Provide the number of lines containing the word "that", and nothing else.
***** SUPPLIED DATA
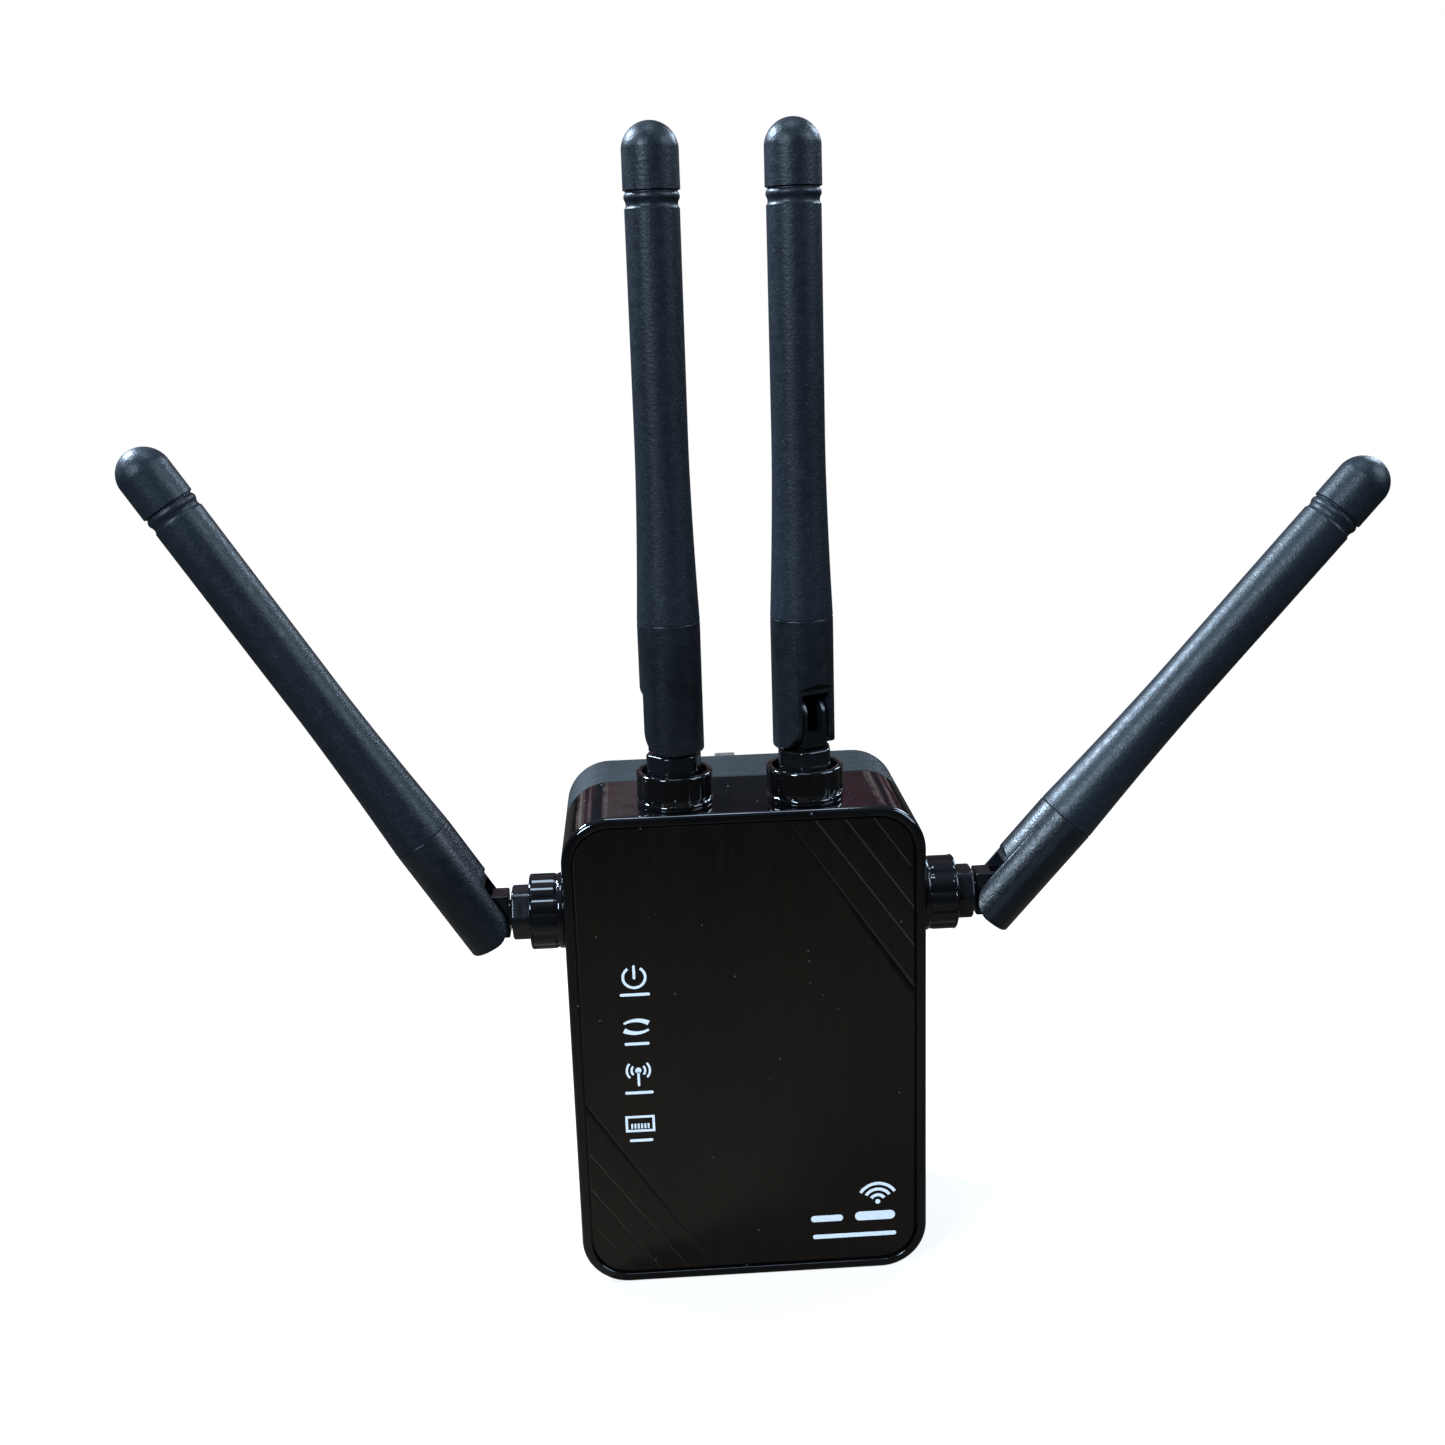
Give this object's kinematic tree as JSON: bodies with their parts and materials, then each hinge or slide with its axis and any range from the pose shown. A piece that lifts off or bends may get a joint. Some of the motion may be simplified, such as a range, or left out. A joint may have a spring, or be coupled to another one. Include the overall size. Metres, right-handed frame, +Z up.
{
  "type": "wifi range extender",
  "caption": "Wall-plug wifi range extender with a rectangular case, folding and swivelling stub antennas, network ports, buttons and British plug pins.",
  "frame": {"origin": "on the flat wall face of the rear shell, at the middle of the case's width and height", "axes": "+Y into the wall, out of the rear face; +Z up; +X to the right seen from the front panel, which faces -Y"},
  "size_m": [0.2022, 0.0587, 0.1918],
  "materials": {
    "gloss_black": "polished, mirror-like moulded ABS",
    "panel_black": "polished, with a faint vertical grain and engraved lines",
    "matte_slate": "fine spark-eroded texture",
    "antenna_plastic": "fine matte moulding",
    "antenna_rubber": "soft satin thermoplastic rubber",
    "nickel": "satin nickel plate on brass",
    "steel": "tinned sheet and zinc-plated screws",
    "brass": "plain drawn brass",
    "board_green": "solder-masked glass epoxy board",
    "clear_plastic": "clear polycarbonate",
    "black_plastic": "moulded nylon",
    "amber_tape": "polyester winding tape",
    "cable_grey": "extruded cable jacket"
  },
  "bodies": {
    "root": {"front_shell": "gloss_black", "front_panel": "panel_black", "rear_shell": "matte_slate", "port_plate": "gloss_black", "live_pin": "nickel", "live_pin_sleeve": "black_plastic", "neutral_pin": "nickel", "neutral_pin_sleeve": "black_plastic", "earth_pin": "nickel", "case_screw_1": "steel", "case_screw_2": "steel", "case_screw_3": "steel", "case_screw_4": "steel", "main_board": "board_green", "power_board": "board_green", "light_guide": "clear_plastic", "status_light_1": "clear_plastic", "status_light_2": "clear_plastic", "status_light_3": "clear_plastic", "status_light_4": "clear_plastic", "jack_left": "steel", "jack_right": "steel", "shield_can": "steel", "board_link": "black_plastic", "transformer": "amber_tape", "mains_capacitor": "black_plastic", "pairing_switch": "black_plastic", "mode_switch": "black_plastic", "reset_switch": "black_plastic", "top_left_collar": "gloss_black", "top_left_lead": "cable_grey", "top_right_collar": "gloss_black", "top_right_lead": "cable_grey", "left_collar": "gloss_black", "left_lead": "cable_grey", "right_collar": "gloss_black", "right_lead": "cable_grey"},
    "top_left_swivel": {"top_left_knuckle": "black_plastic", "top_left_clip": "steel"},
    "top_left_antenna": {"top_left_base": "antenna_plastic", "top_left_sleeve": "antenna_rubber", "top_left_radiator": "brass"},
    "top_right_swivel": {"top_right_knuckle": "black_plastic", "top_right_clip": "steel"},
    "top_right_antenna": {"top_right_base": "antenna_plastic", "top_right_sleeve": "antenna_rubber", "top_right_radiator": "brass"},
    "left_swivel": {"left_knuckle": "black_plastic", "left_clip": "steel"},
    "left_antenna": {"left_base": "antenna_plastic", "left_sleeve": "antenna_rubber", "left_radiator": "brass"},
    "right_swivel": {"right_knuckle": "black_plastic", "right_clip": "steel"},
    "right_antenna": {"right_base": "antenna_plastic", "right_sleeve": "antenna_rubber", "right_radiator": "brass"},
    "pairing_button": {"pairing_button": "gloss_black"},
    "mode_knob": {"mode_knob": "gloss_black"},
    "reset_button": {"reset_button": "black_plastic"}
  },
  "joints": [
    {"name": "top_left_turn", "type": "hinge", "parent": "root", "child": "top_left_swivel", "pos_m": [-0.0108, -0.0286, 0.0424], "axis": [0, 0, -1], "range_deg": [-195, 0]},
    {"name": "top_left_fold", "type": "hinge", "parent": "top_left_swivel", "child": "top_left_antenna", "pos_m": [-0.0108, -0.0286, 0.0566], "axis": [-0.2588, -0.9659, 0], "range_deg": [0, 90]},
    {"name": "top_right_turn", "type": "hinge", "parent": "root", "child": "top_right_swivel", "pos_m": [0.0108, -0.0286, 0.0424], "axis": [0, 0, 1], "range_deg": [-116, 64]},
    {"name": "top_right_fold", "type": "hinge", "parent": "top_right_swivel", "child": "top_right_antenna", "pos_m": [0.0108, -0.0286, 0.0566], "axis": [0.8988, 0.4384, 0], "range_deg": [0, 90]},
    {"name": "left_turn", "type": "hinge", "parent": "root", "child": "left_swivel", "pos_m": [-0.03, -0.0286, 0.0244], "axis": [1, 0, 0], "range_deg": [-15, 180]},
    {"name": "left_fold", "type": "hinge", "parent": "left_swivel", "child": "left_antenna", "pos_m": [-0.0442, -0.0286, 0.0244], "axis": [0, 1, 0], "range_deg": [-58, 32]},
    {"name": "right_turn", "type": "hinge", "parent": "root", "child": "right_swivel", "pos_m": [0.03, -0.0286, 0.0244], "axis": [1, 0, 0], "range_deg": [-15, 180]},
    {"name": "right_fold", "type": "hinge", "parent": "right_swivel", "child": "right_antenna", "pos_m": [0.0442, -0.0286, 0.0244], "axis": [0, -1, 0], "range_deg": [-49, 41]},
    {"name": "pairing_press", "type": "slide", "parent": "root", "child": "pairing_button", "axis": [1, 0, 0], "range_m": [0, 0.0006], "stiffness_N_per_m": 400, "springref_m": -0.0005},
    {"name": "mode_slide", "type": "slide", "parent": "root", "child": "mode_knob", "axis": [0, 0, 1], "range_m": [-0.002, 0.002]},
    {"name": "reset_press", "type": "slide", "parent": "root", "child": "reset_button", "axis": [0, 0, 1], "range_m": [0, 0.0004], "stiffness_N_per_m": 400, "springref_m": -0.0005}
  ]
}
**********
***** SUPPLIED DATA
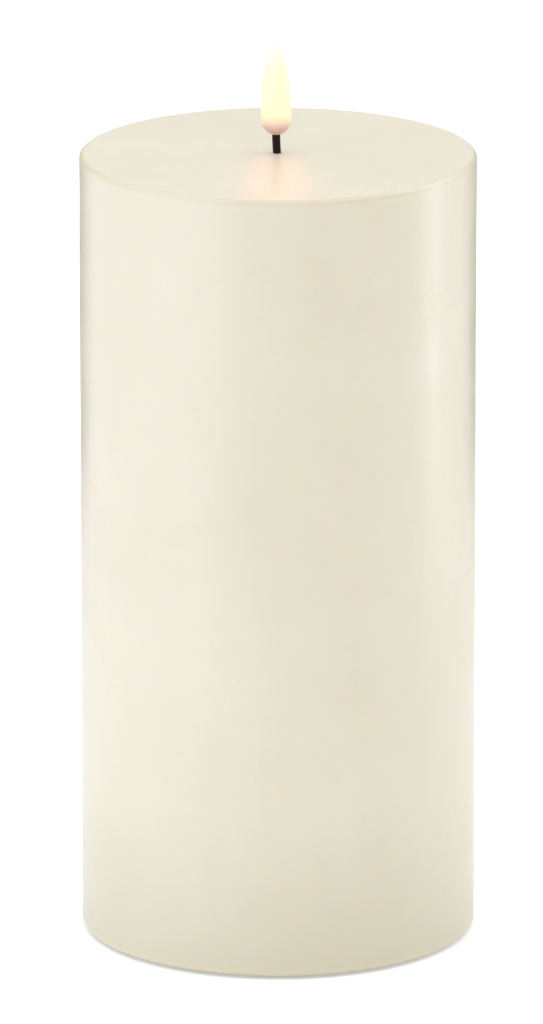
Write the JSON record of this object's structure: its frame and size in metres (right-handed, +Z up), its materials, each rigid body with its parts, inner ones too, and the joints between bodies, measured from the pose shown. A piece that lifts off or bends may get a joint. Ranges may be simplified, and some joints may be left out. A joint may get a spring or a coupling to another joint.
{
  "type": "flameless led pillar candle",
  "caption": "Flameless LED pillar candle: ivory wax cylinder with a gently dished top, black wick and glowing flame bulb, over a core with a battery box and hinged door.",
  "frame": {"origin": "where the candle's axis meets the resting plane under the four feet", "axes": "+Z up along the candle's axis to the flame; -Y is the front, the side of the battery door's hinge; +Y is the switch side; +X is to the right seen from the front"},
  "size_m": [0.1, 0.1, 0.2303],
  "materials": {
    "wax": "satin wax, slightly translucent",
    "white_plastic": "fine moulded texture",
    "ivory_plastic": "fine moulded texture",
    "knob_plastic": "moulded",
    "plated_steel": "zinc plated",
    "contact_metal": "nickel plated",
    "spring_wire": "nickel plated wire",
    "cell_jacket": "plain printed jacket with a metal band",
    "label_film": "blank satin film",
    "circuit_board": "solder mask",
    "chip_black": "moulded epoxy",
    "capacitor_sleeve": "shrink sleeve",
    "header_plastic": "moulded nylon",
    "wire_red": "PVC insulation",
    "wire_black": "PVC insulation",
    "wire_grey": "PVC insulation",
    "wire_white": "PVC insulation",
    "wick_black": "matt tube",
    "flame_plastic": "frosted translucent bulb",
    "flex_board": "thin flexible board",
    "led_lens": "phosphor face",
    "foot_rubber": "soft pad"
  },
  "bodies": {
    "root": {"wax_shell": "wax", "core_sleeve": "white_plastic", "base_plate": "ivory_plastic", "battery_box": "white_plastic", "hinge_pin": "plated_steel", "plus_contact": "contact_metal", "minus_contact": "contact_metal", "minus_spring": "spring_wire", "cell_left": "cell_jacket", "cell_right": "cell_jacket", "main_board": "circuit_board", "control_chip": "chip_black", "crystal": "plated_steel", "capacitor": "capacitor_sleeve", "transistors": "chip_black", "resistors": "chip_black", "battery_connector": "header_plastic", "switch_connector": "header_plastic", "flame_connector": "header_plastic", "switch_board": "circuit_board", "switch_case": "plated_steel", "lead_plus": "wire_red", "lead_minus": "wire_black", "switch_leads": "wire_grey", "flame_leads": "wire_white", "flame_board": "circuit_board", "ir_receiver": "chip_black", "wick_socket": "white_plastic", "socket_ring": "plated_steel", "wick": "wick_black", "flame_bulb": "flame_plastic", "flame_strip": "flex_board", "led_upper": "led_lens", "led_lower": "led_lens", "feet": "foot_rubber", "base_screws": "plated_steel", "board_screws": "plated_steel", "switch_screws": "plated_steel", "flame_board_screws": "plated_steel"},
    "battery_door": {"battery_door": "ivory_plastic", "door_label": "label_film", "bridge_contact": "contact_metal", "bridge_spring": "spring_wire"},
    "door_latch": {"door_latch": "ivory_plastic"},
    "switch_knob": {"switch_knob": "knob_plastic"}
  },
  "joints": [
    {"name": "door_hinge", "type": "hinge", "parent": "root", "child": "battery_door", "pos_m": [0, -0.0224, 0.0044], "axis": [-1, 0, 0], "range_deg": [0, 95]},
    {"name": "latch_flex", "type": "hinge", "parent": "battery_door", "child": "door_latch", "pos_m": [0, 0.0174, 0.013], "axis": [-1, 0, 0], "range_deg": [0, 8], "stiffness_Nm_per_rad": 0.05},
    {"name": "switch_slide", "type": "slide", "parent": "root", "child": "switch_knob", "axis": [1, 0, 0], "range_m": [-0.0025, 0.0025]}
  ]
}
**********
• OUTPUT FOR THIS TASK: 2